What kind of arduino are you using? As mentioned above, unless you are doing some high speed data stuff that requires using DMA or dual cpus (like esp32) then a single CPU can only communicate with one SPI device at a time anyway, so there's no disadvantage to using a single SPI port.
I have 4 SPI devices connected to one uController (micro controller) on the same port. I just use different CS pins to let the device know that it is being communicated with. Quite simple.
Some devices are not fully compliant with SPI, for example don't have a CS, still listen when you don't want to or don't release the datalines.
And and using multiple SPI buses can mean an improvement in speed, especially for devices with DMA.
Both devices have a CS pin and don't seem to have DMA. Makes sense.
PaulRB:
What kind of arduino are you using? As mentioned above, unless you are doing some high speed data stuff that requires using DMA or dual cpus (like esp32) then a single CPU can only communicate with one SPI device at a time anyway, so there's no disadvantage to using a single SPI port.
You are building a remote? Remote what?
Not sure if it's blasphemy, i'm using the Arduino IDE with a Teensy 3.6 and would like to switch to T4.
It's a small remote controller with a Adafruit 1.54" 240x240 display and nRF24 TX.
Idahowalker:
I have 4 SPI devices connected to one uController (micro controller) on the same port. I just use different CS pins to let the device know that it is being communicated with. Quite simple.
Yes I tried both methods and they both work. I was curious about underlying principles and if there is a hardware advantage for a separate SPI bus.
I guess multiple SPIs are meant for devices without CS. Why else would you need more than one?
drSnap:
I guess multiple SPIs are meant for devices without CS. Why else would you need more than one?
For high speed data stuff, like I said. One SPI bus could be communicating with one device at the same time as a second SPI bus communicates with a second device, rather than communicating in turn. Do to this you need multiple CPUs, or by using DMA (direct memory access).
I looked up teensy 4. Very impressive. 3.6 also very impressive. What kind of remote could need such speed/power?
Neither the display or transceiver have DMA and since the processor is single core I guess devices one same SPI bus should pose no disadvantage to a separate bus.
Will test it out though.
The remote itself does not need that power but it's great for fast refresh rates in the form factor of an arduino nano.

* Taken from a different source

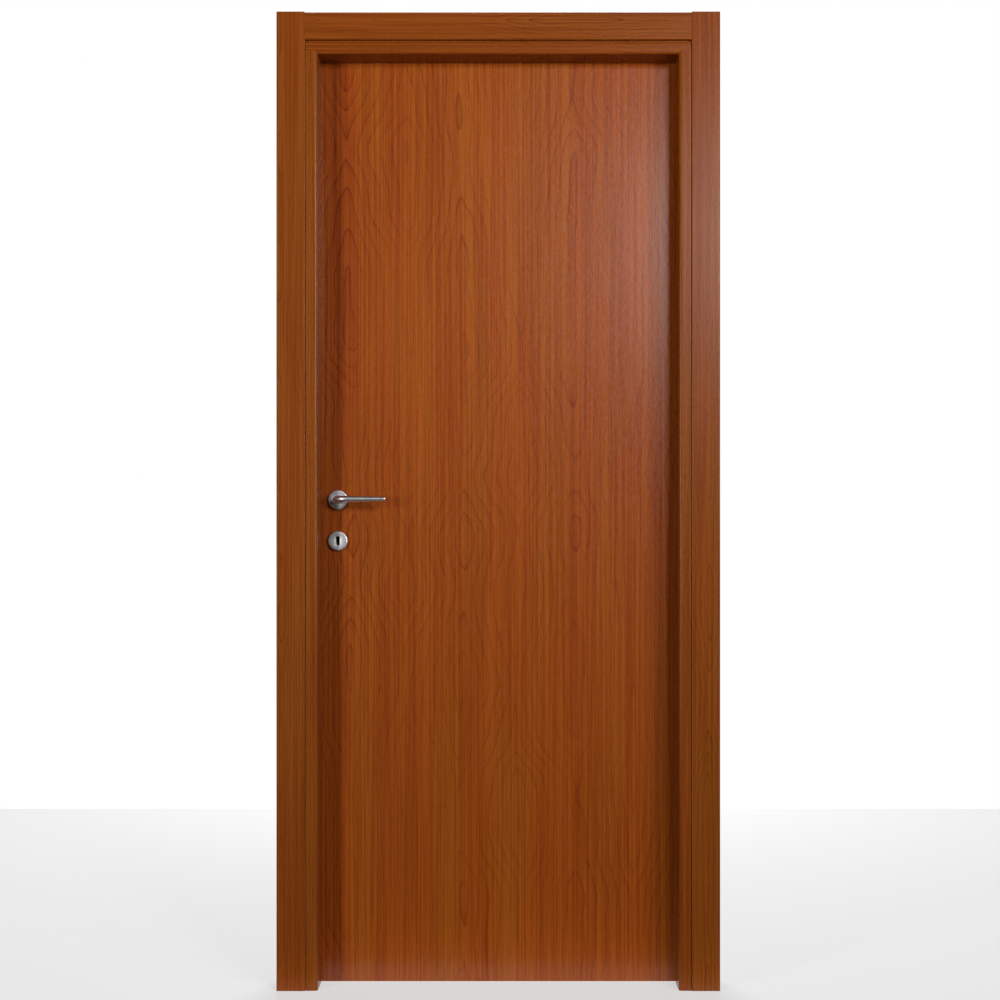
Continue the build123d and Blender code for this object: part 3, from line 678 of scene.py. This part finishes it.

A problem will arise if the SPI devices do not release (go tristate) the MISO line when their CS is not asserted so another device can use it. Many microSD card modules have this problem. The other two lines, MOSI and CLK, as well as CS of course, are outputs from the processor, so no problem there.
drSnap:
Neither the display or transceiver have DMA
Its not displays or transceivers that have DMA, it's the processor. Its like a mini processor core inside the CPU chip that can do only one simple task: read data from memory and pass it to the SPI interface, or read from the SPI interface and write it into memory. Sophisticated processors can have several DMA "channels" and multiple CPU cores, so one DMA channel can be reading data from one SPI interface, one or more processor cores can be processing that data, and another DMA channel can be writing the results to a second SPI interface, and all this going on in parallel.
PaulRB:
Its not displays or transceivers that have DMA, it's the processor. Its like a mini processor core inside the CPU chip that can do only one simple task: read data from memory and pass it to the SPI interface, or read from the SPI interface and write it into memory. Sophisticated processors can have several DMA "channels" and multiple CPU cores, so one DMA channel can be reading data from one SPI interface, one or more processor cores can be processing that data, and another DMA channel can be writing the results to a second SPI interface, and all this going on in parallel.
Starting reading about DMA and I understand now. Will research the implementation for the display since DMA is available on the mcu. Thanks
drSnap:
Yes I tried both methods and they both work. I was curious about underlying principles and if there is a hardware advantage for a separate SPI bus.
I guess multiple SPIs are meant for devices without CS. Why else would you need more than one?
More like a want.
One could use an ESP32 and 2 SPI buss assigned tasks on different cores, thus using 2 SPI devices at the same time.
Consider a self calibrating magnetometer where, instead of reading one SPI magnetometer at a time, each magnetometer can be read at the same time, where the result set can be integrated from a same time Gauss reading.